4. RZD sells a station in Moscow through “Avito” amid financial problems.
– The Russian state monopoly RZD has put the Riga station in Moscow up for sale for 4 billion rubles, posting the announcement on the “Avito” platform. This involves a historical site from the early 20th century, which has practically ceased being used for its intended purpose.
– The lot includes the station building from 1901, auxiliary facilities, and a land plot of over 13,000 sq. m. RZD explicitly states that the site has long been unused for passenger transport and is offered for “new operational purposes.”
– The sale of a significant infrastructure asset occurs amid the company’s sharply deteriorating financial condition. RZD’s debt has grown from 3 to 3.8 trillion rubles in a year, with servicing costs exceeding 500 billion rubles. Meanwhile, net profit collapsed 22 times—to only 2.3 billion rubles.
– An additional factor has been a decline in freight transport, undermining the company’s primary revenue source. As a result, RZD is forced to sell assets, including those previously considered part of strategic infrastructure.
– The sale of the station through a mass online platform underscores the depth of the problems: even state giants are resorting to emergency measures to patch financial holes, indicating systemic pressure on Russia’s economy.
5. Russia spent trillions to bypass sanctions, but economic losses only increase.
– After the start of the full-scale war, Russia spent about 10 trillion rubles ($130 billion) to circumvent Western sanctions.

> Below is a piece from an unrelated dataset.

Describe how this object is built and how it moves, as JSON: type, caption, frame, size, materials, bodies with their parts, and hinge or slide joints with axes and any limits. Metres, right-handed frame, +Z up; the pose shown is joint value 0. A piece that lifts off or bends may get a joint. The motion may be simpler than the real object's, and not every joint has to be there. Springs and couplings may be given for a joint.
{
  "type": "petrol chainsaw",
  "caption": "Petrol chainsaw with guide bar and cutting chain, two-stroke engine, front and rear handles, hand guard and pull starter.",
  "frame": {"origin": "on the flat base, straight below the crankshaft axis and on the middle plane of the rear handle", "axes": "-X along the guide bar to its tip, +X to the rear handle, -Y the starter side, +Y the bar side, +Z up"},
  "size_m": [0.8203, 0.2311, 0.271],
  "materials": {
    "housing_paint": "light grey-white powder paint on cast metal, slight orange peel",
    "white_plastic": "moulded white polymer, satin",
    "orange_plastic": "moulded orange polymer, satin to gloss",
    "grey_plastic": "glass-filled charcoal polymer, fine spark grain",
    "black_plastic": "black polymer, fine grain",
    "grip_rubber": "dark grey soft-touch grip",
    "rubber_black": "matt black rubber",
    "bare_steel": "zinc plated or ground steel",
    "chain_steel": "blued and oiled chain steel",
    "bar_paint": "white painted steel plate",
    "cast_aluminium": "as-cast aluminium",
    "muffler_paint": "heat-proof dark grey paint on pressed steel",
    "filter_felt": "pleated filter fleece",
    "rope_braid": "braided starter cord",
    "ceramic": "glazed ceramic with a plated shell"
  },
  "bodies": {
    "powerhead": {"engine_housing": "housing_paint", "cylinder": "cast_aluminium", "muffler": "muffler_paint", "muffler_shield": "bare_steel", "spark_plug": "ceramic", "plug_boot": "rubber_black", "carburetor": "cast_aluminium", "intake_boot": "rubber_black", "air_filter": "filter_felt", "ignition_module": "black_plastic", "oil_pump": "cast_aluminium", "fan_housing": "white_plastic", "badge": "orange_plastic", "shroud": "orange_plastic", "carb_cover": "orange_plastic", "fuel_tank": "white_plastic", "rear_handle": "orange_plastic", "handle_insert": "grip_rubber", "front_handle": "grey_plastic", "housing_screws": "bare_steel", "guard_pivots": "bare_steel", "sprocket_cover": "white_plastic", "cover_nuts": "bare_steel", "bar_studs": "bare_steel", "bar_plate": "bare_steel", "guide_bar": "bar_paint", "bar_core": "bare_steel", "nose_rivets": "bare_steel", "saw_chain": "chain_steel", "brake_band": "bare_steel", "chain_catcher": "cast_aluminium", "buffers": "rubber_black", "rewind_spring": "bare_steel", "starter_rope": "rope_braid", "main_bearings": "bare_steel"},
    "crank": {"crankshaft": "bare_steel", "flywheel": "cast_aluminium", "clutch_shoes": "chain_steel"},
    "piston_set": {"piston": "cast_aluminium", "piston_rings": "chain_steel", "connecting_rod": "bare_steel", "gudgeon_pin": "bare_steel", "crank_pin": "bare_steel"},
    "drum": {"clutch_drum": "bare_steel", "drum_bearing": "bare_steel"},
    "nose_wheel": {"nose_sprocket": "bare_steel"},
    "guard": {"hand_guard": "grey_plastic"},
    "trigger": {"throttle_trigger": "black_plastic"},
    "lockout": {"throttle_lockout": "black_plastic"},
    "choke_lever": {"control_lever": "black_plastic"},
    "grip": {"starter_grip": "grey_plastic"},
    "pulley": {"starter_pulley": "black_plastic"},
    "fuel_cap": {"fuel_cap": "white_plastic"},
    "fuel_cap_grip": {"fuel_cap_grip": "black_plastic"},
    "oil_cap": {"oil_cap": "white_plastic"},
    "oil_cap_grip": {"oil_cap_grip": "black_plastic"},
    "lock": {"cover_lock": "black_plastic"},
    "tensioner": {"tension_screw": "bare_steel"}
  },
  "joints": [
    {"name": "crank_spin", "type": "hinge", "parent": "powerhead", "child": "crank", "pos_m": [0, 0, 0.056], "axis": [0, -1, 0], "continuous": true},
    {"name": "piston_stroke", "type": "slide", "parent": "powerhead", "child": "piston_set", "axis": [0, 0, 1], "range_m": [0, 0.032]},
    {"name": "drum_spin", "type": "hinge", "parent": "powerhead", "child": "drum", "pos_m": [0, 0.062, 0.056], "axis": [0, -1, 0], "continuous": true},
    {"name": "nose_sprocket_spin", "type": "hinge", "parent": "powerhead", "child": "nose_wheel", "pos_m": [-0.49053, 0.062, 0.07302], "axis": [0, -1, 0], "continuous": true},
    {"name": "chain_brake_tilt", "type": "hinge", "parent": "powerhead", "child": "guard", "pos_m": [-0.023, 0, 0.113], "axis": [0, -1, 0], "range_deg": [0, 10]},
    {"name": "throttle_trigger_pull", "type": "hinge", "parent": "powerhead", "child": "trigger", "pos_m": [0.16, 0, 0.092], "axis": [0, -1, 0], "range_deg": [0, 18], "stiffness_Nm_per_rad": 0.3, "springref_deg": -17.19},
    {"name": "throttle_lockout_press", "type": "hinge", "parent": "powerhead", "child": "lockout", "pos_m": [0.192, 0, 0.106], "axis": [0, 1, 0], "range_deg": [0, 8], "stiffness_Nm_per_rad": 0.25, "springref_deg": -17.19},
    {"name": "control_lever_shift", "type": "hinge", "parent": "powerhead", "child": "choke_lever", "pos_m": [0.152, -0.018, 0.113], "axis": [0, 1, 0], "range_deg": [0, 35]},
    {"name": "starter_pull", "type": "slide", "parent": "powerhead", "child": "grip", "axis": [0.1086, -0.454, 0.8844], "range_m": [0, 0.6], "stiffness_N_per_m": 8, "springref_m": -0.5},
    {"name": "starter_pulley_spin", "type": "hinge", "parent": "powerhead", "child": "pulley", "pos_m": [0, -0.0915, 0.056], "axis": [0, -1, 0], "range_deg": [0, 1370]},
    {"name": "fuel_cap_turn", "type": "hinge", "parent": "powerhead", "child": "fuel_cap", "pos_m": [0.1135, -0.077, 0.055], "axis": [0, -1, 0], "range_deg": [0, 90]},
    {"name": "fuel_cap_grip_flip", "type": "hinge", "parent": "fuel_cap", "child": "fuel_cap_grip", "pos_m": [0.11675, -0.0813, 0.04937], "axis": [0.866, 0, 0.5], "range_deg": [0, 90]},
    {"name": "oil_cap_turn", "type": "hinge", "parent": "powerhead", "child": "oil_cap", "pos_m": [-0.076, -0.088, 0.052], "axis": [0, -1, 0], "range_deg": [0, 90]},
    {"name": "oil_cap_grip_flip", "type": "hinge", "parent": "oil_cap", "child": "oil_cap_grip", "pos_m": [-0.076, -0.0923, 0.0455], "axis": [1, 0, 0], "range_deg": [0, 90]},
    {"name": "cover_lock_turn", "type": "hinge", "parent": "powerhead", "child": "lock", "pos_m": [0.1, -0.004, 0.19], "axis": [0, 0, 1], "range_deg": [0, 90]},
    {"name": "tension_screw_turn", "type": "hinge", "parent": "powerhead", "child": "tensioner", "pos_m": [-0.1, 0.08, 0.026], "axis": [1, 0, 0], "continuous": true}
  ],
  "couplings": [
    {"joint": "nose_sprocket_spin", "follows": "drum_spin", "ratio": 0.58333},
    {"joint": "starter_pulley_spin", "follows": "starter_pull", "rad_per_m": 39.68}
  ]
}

This is stated in a report by Latvian intelligence, which refers to internal, non-public assessments by Russian agencies themselves.
– Every year, Russia is forced to spend over $30 billion just to obtain goods that it used to buy much cheaper and directly before the war. These expenses do not account for losses from undelivered imports — meaning the real cost of sanctions is even higher.

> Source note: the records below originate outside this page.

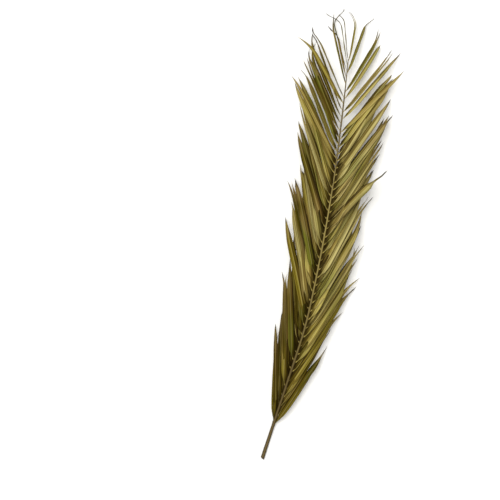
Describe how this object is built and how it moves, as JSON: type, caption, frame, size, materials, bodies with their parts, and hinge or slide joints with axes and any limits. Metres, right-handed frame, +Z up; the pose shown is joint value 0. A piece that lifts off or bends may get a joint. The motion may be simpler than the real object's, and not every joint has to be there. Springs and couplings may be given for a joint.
{
  "type": "dried palm leaf",
  "caption": "Dried feather palm leaf with a bare cut stalk, an arched tapering rib and narrow folded leaflets swept towards its tip along both sides.",
  "frame": {"origin": "middle of the bounding box's underside, on the surface that the leaf lies on", "axes": "+Y towards the leaf's tip, +X to its right as seen from above, +Z up out of its face"},
  "size_m": [0.2436, 0.7758, 0.0525],
  "materials": {
    "dried_leaf": "matte, fibrous, olive straw"
  },
  "bodies": {
    "root": {"palm_leaf": "dried_leaf"}
  },
  "joints": []
}
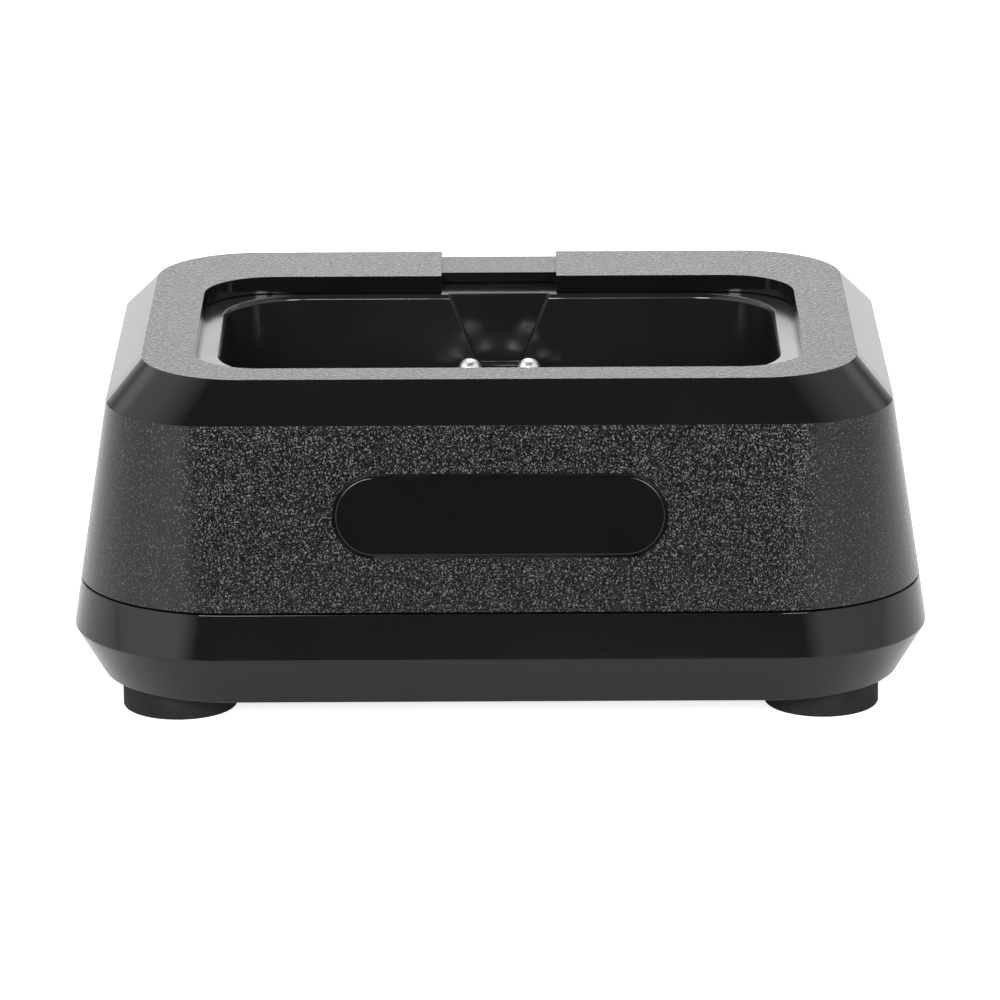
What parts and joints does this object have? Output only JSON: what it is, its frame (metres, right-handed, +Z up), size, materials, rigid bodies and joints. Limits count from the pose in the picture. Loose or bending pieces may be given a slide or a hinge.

– Sanctions have already led to the systemic degradation of key export industries. From 2021 to 2025, iron ore supplies fell by 40%, ferrous metals by 20%, chemical products by 35%, and wood and pulp by 50%.
– Even according to internal forecasts by Russian officials, these losses cannot be compensated for in the coming years. By 2030, Russia’s foreign trade is expected to decrease annually by about 5%, and total losses could reach $175 billion.
– The biggest impact comes not only from direct sanctions but also from secondary restrictions against partners, trade barriers, and tariffs. Despite this, Russia’s official rhetoric remains the opposite: the authorities continue to claim “successful adaptation” of the economy.
– Meanwhile, according to intelligence estimates, internal reports intentionally downplay the scale of the problems, leading to a distorted perception by the country’s leadership about the actual situation.
– As a result, a paradoxical situation arises: the state spends enormous resources on circumventing sanctions, loses key markets and revenues, but continues moving in the same direction, ignoring the accumulation of structural problems in the economy.
6. Russia’s oil revenues have sharply increased, but due to external factors and with limitations.
– Russia’s revenues from oil and oil product exports in March 2026 jumped to $19 billion, an increase of $9.3 billion in a month. However, this growth is situational and does not indicate a sustainable recovery of the energy sector.
– The key reason was the sharp rise in oil prices amid the war between the US and Israel with Iran and issues with tanker passage through the Strait of Hormuz. The price of Russian Urals oil rose by more than $30 per barrel in a month — to over $75.
– At the same time, physical export volumes increased slightly: combined oil and oil product deliveries added only about 0.3 million barrels per day. This means that the main increase in revenues was ensured not by increased sales but by external pricing conditions. Furthermore, even amid increased production, Russia remains below its own quota within OPEC+, lacking over 0.6 million barrels per day. This indicates limited capacity for rapid production increases.
– Additional restraining factors include attacks on port and oil and gas infrastructure, which complicate logistics and increase export risks.
– Thus, despite the short-term revenue growth, Russia’s oil sector remains dependent on external crises and price shocks, as well as facing limitations in production and export infrastructure. This makes the current improvement unstable and vulnerable to changes in the global market.
7. After the defeat of Hungarian Prime Minister Viktor Orban in the parliamentary elections, EU leadership called for using the political moment to change the decision-making mechanism in foreign policy.
– The President of the European Commission, Ursula von der Leyen, stated that the EU should shift from the principle of unanimity to qualified majority voting. According to her, such a reform would help avoid situations where individual countries block key Union decisions.
– This particularly concerns sanctions against Russia, support for Ukraine, and other foreign policy measures that have previously been repeatedly delayed due to the veto rights of certain governments.
– Von der Leyen emphasized that transitioning to a qualified majority system would help eliminate structural obstacles that have complicated the formation of a common EU position in recent years.
– She urged the member state governments to seize the current political moment and begin working on changing decision-making procedures. In recent years, the position of the Hungarian government has repeatedly caused difficulties in agreeing on new sanctions against Russia and financial aid packages for Ukraine.
– A potential abandonment of the veto right in foreign policy could significantly weaken the ability of individual states to block EU decisions, which would have direct consequences for further sanction pressure on Moscow.
8. The head of the Italian energy company Eni called on the European Union to postpone the planned ban on importing Russian liquefied natural gas (LNG).
– According to him, a complete refusal of supplies from Russia could create additional pressure on the European gas market in the coming years. The EU has already agreed on a gradual restriction of such imports: as of April 2026, restrictions on short-term contracts are to be in effect, and a full ban on Russian LNG supplies is planned for 2027.
– However, geopolitical risks complicate the market situation. Italy remains heavily dependent on gas generation. A significant portion of the country’s electricity is produced at gas-fired power plants, while domestic nuclear energy is absent, and the share of renewable sources is still insufficient for a complete replacement of fossil fuels.
– Despite such statements, the EU maintains a strategic course towards the gradual abandonment of Russian energy resources. Losing the European market could be a serious blow to Moscow.